When you are ready to find the right property for your family, browse our full collection of family luxury villas in Costa Brava – each one selected for the things that actually matter when you are travelling with children.

What is the best time of year to visit Costa Brava with kids?

Late June through early September offers reliably warm weather and sea temperatures comfortable enough for children – typically between 22 and 26 degrees Celsius. July and August are the busiest months; families who can travel in late June or early September will find fewer crowds on the beaches and slightly more relaxed conditions in restaurants and towns, while still enjoying excellent weather. Early July is a particularly good balance point if school holidays allow it.

Is Costa Brava suitable for very young children and babies?

Yes, with some planning. The southern stretches of the coast around Pals, Platja d’Aro and Llafranc offer sandy, gently shelving beaches well suited to toddlers and young children. The heat between July and August does require careful management – early morning beach time, afternoon rest and good shade are essential. A villa with a private pool is strongly recommended for families with children under four, as it removes the logistical complexity of beach trips during the hottest part of the day and gives young children a safe, supervised space to play freely.

How far is Costa Brava from the nearest airport?

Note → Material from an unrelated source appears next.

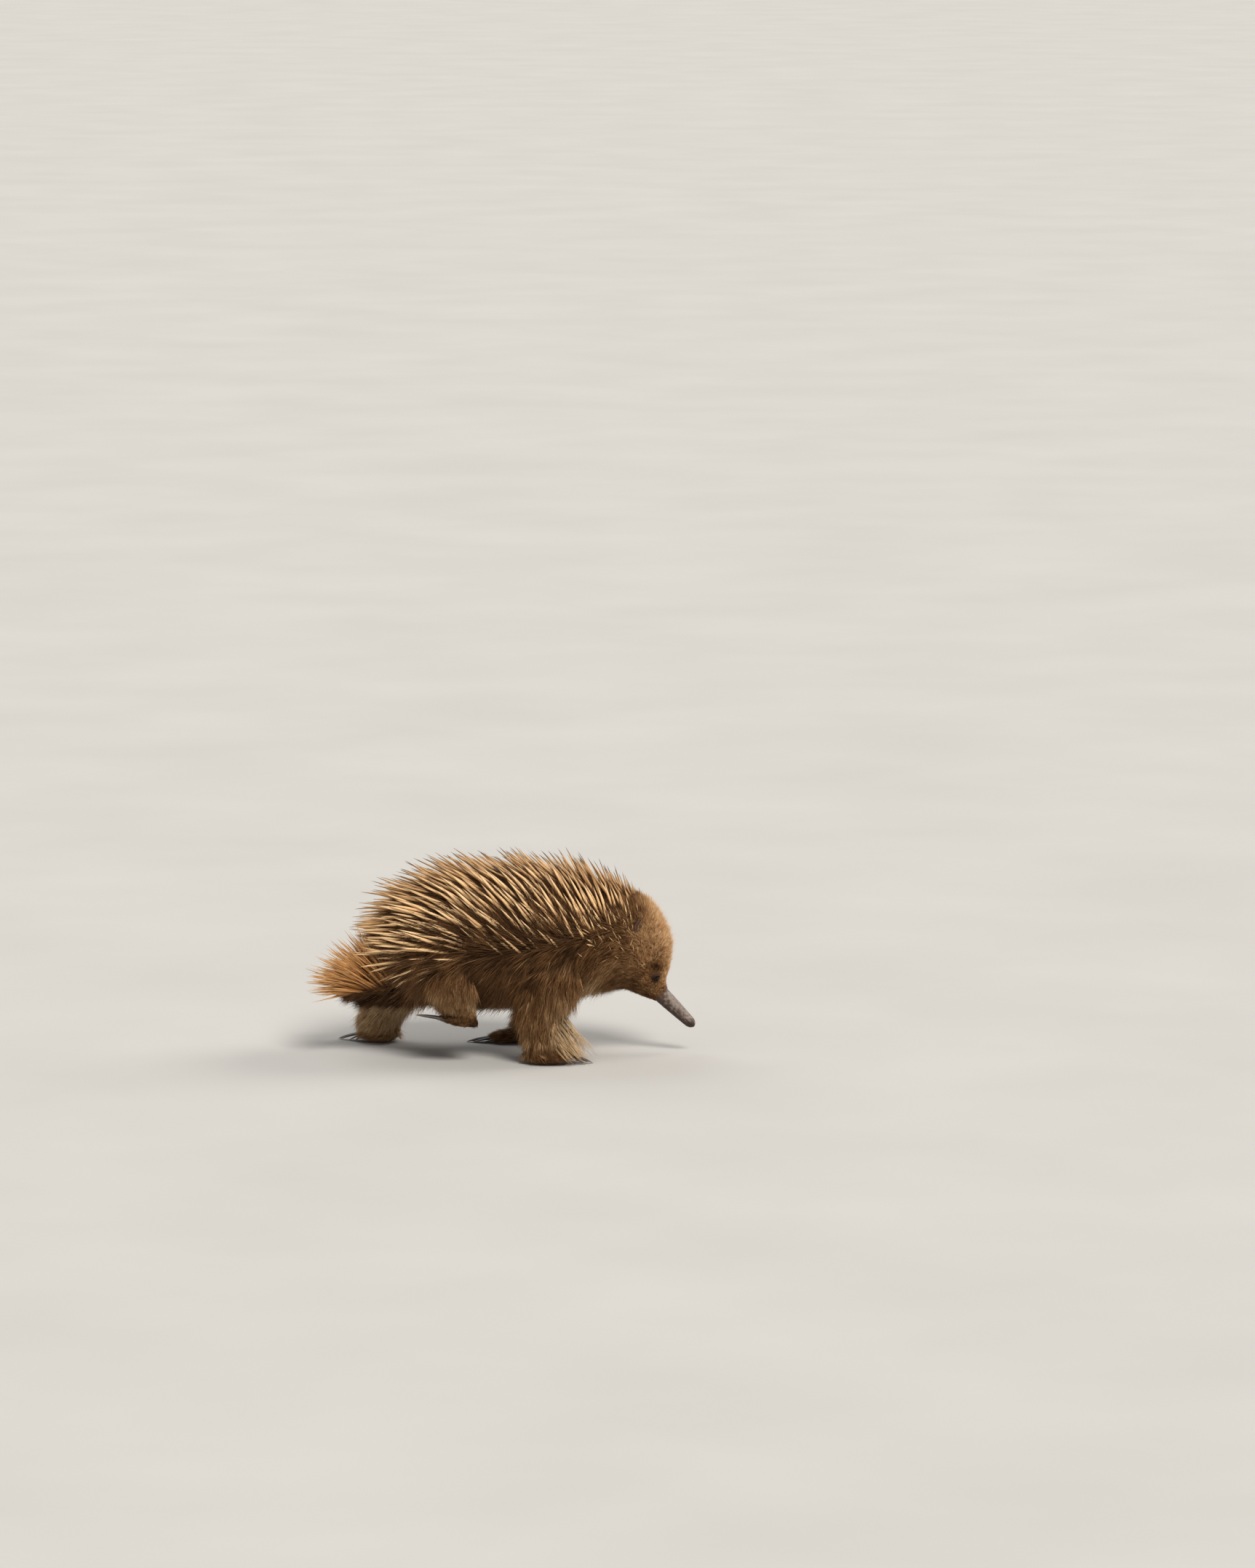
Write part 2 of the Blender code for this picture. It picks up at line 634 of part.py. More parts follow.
def make_tail():
    """The tail stub, rounded at its end and cut clear of the body."""
    rings = []
    for t in spaced(0.0, 0.99 * TAIL_END, 9):
        over = max((t - TAIL_ROUNDED_FROM) / (TAIL_END - TAIL_ROUNDED_FROM), 0.0)
        shrink = math.sqrt(1 - over**2)
        rings.append([tail_point(t, 2 * math.pi * j / TAIL_SIDES, shrink) for j in range(TAIL_SIDES)])
    rings.append([tail_point(TAIL_END, 0.0, 0.0) - Vector((2 * GAP, 0.0, 0.0))])
    tail = skin_over("tail", rings, "tuft")
    boolean(tail, [body_cutter()], "DIFFERENCE")
    return tail


def spine_direction(normal, back, angle, sizes, x):
    """Where a spine of the body points, from its place."""
    stand, slant, droop = sizes
    turned = math.degrees(abs(angle))
    lift = math.radians(stand + (SPINE_FLANK_LIFT - stand) * ease(turned / 75.0))
    low = ease((turned - 78.0) / 32.0) * ease(-x / 0.06)
    slant = math.radians(slant * ease(turned / 55.0) * (1 - low) - droop * low)
    up_flank = normal.cross(back).normalized()
    if up_flank.z < 0:
        up_flank = -up_flank
    lie = back * math.cos(slant) + up_flank * math.sin(slant)
    return (lie * math.cos(lift) + normal * math.sin(lift)).normalized()


def mantle_places(rng, first, last, spacing):
    """Stations and angles of the spines, in staggered rows about one spacing apart."""
    places = []
    t = first
    row = 0
    while t < last:
        x, _, _, high, wide = smooth(BODY, t)
        limit = math.radians(along(MANTLE, x)[0])
        share = min(t / RUMP_ROUNDING, 1.0)
        radius = 0.5 * (high + wide) * math.sqrt(1 - (1 - share) ** 2)
        count = max(int(radius * limit / spacing), 1)
        for k in range(-count, count + 1):
            angle = limit * (k + (0.5 if row % 2 else 0.0)) / count
            if abs(angle) > limit:
                continue
            jitter = spacing * rng.uniform(-0.22, 0.22) / max(radius, 0.01)
            places.append((max(t + rng.uniform(-0.07, 0.07), 0.12), angle + jitter))
        ahead = 0.05
        run = (body_point(t + ahead, 0.0) - body_point(t, 0.0)).length / ahead
        t += spacing * 0.9 / run
        row += 1
    return places


def place_spine(tree, root, normal, direction, length, radius, finish):
    """A spine bent up until it is clear of the other nodes, or none where it never is."""
    for _ in range(SPINE_TRIES):
        points = [root + direction * s for s in spaced(-SPINE_SUNK, length, 26)]
        if is_clear(tree, points, radius + CLEAR):
            return [spine_object(root, direction, length, radius, finish)]
        direction = (direction + normal * SPINE_RAISE).normalized()
    return []


def wobble(rng, amount):
    return Vector([rng.uniform(-amount, amount) for _ in range(3)])


def grow_spines(rng, node, places, finish):
    """Spines of the body at the given stations and angles, fused to the node."""
    tree = surroundings(node)
    made = []
    for t, angle in places:
        root, normal, back = body_frame(t, angle)
        _, stand, slant, droop, length, radius = along(MANTLE, root.x)
        direction = spine_direction(normal, back, angle, (stand, slant, droop), root.x)
        direction = (direction + wobble(rng, 0.07)).normalized()
        length *= rng.uniform(0.86, 1.1)
        radius *= rng.uniform(0.88, 1.1)
        made += place_spine(tree, root, normal, direction, length, radius, finish)
    boolean(node, made, "UNION", "MANIFOLD")


def grow_tuft(rng, tail):
    """The fan of finer spines over the tail, more upright at its root and flat at its end."""
    tree = surroundings(tail)
    made = []
    for row in range(TUFT_ROWS):
        share = row / (TUFT_ROWS - 1)
        t = TUFT_FIRST + (TUFT_LAST - TUFT_FIRST) * share
        count = TUFT_ROW_SPINES - row
        for k in range(count):
            angle = TUFT_EDGE * (2 * (k + 0.5) / count - 1)
            root = tail_point(t, angle, 0.93 if share > 0.8 else 1.0)
            normal = Vector((-0.3 - share, math.sin(angle), math.cos(angle))).normalized()
            rise = TUFT_HIGH + (TUFT_LOW - TUFT_HIGH) * (0.7 * share + 0.3 * abs(math.sin(angle)))
            rise = math.radians(rise + rng.uniform(-7, 7))
            yaw = math.radians(TUFT_SPREAD * math.sin(angle) + rng.uniform(-5, 5))
            flat = Vector((-math.cos(yaw), math.sin(yaw), 0.0))
            direction = flat * math.cos(rise) + Vector((0.0, 0.0, math.sin(rise)))
            length = TUFT_LENGTH * rng.uniform(0.82, 1.06)
            made += place_spine(tree, root, normal, direction, length, TUFT_RADIUS, "tuft")
    for t in TAIL_LOCK_STATIONS:
        for turned in TAIL_LOCK_ANGLES:
            angle = math.radians(turned + rng.uniform(-8, 8))
            root = tail_point(t, angle, 0.95 if t > 2.2 else 1.0)
            normal = Vector((-0.2, math.sin(angle), math.cos(angle))).normalized()
            lie = Vector((-1.0, 0.3 * math.sin(angle), -0.5)) + wobble(rng, 0.1)
            lie = (lie - normal * lie.dot(normal)).normalized()
            made += place_lock(rng, tree, root, normal, lie, TAIL_LOCK, "tuft")
    boolean(tail, made, "UNION", "MANIFOLD")


def place_lock(rng, tree, root, normal, lie, sizes, finish):
    """A lock along the lie of the coat, raised until it is clear of the other nodes, or none."""
    length, width, thick, stand = sizes
    length *= rng.uniform(0.82, 1.12)
    width *= rng.uniform(0.85, 1.12)
    stand = math.radians(stand)
    for _ in range(LOCK_TRIES):
        direction = (lie * math.cos(stand) + normal * math.sin(stand)).normalized()
        side = lock_axes(direction, normal)[0]
        droop = -normal * LOCK_DROOP + Vector((0, 0, -0.4 * LOCK_DROOP))
        points = []
        for u in spaced(-LOCK_SUNK / length, 1.0, 15):
            centre = root + direction * length * u + droop * length * max(u, 0.0) ** 2
            reach = width * 0.5 * (1.0 - max(u, 0.0) ** 2)
            points += [centre, centre + side * reach, centre - side * reach]
        if is_clear(tree, points, thick * 0.5 + CLEAR):
            return [lock_object(root, direction, normal, (length, width, thick), droop, finish)]
        stand += LOCK_RAISE
    return []


def grow_limb_locks(rng, limb, rows, stations, around, lean):
    """Rows of locks down a limb, staggered and swept back. The first row has only its outer half."""
    tree = surroundings(limb)
    made = []
    outward = 1.0 if rows[0][1] > 0 else -1.0
    for j, t in enumerate(stations):
        centre, down, fore, side, half_fore, half_side = limb_frames(rows, 1, t)[0]
        for k in range(around):
            angle = 2 * math.pi * (k + 0.5 * (j % 2) + rng.uniform(-0.15, 0.15)) / around
            if j == 0 and side.y * outward * math.sin(angle) < 0:
                continue
            root = centre + fore * half_fore * math.cos(angle) + side * half_side * math.sin(angle)
            normal = (fore * math.cos(angle) / half_fore + side * math.sin(angle) / half_side).normalized()
            lie = (down + fore * lean + wobble(rng, 0.12)).normalized()
            lie = (lie - normal * lie.dot(normal)).normalized()
            made += place_lock(rng, tree, root, normal, lie, LEG_LOCK, "fur")
    boolean(limb, made, "UNION", "MANIFOLD")


def skirt_locks(rng, torso):
    """Long hair along the flank below the spines, which hangs down and back."""
    tree = surroundings(torso)
    made = []
    for sign in (-1, 1):
        for j, turned in enumerate(SKIRT_ANGLES):
            for t in spaced(SKIRT_FIRST + 0.2 * (j % 2), SKIRT_LAST, SKIRT_COUNT):
                root, normal, back = body_frame(t, sign * math.radians(turned))
                around = normal.cross(back).normalized()
                around = -around if around.z > 0 else around
                lie = (back * 0.7 + around + wobble(rng, 0.15)).normalized()
                lie = (lie - normal * lie.dot(normal)).normalized()
                made += place_lock(rng, tree, root, normal, lie, SKIRT_LOCK, "mantle")
    return made


def main():
    clear_scene()
    rng = random.Random(SEED)
    for name in FEET:
        make_foot(name)
    fore_right = make_limb(("upper_foreleg_right", "forearm_right"), FORE_RIGHT, "forepaw_right")
    fore_left = make_limb(("upper_foreleg_left", "forearm_left"), FORE_LEFT, "forepaw_left")
    hind_right = make_limb(("thigh_right", "shank_right"), HIND_RIGHT, "hindpaw_right")
    hind_left = make_limb(("thigh_left", "shank_left"), HIND_LEFT, "hindpaw_left")
    tail = make_tail()
    head = make_head()
    make_beak()
    for sign, side in ((-1, "right"), (1, "left")):
        make_eye("eye_" + side, sign)
        make_ear("ear_" + side, sign)
    neck = body_part("neck", spaced(NECK_REAR, NECK_FRONT, 5), "face", GAP)
    torso = body_part("torso", torso_stations(), "mantle")
    grow_spines(rng, torso, mantle_places(rng, 0.14, NECK_REAR - 0.12, SPINE_SPACING), "mantle")
    grow_spines(rng, neck, mantle_places(rng, NECK_REAR + 0.15, NECK_FRONT - 0.1, NECK_SPACING), "mantle")
    grow_spines(rng, head, mantle_places(rng, NECK_FRONT + 0.15, CROWN_END, CROWN_SPACING), "mantle")
    grow_tuft(rng, tail)
    for (upper, lower), rows, lean in (
        (fore_right, FORE_RIGHT, -0.15),
        (fore_left, FORE_LEFT, -0.15),
        (hind_right, HIND_RIGHT, -0.35),
        (hind_left, HIND_LEFT, -0.2),
    ):
        grow_limb_locks(rng, upper, rows, UPPER_LOCK_ROWS, 8, lean)
        grow_limb_locks(rng, lower, rows, LOWER_LOCK_ROWS, 8, lean)
    boolean(torso, skirt_locks(rng, torso), "UNION", "MANIFOLD")


main()
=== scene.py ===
import bpy
import numpy as np
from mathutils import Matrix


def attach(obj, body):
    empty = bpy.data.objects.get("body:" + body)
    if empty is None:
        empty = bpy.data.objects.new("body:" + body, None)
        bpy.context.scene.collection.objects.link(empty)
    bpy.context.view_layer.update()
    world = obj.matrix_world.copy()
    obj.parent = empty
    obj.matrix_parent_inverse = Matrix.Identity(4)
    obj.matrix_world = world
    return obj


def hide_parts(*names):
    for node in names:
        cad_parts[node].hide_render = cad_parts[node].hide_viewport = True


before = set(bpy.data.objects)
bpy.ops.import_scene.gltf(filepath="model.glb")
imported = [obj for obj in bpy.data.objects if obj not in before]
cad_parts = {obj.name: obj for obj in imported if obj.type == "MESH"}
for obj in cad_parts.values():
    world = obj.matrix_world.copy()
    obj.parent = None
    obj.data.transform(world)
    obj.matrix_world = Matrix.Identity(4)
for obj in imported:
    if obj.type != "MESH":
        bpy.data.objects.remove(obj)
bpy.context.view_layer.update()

# The hide
# One loose hide runs from the rump to the beak and down to the toes, under the spines and the fur.
# It is one closed surface: body, legs, paws, toes and tail are lofts, fused, and smoothed where they join.
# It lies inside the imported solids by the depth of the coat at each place.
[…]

Girona-Costa Brava Airport is the closest airport and serves the region directly, with a transfer time of roughly 30 to 50 minutes to many Costa Brava destinations depending on where you are staying. Barcelona El Prat Airport is a larger international hub approximately 90 minutes to two hours from the southern Costa Brava, and slightly longer for the northern coast around Cadaqués and Roses. Both airports have car hire available and driving is the most practical option for families, particularly those staying in a villa with luggage, equipment and the general volume of belongings that travelling with children inevitably generates.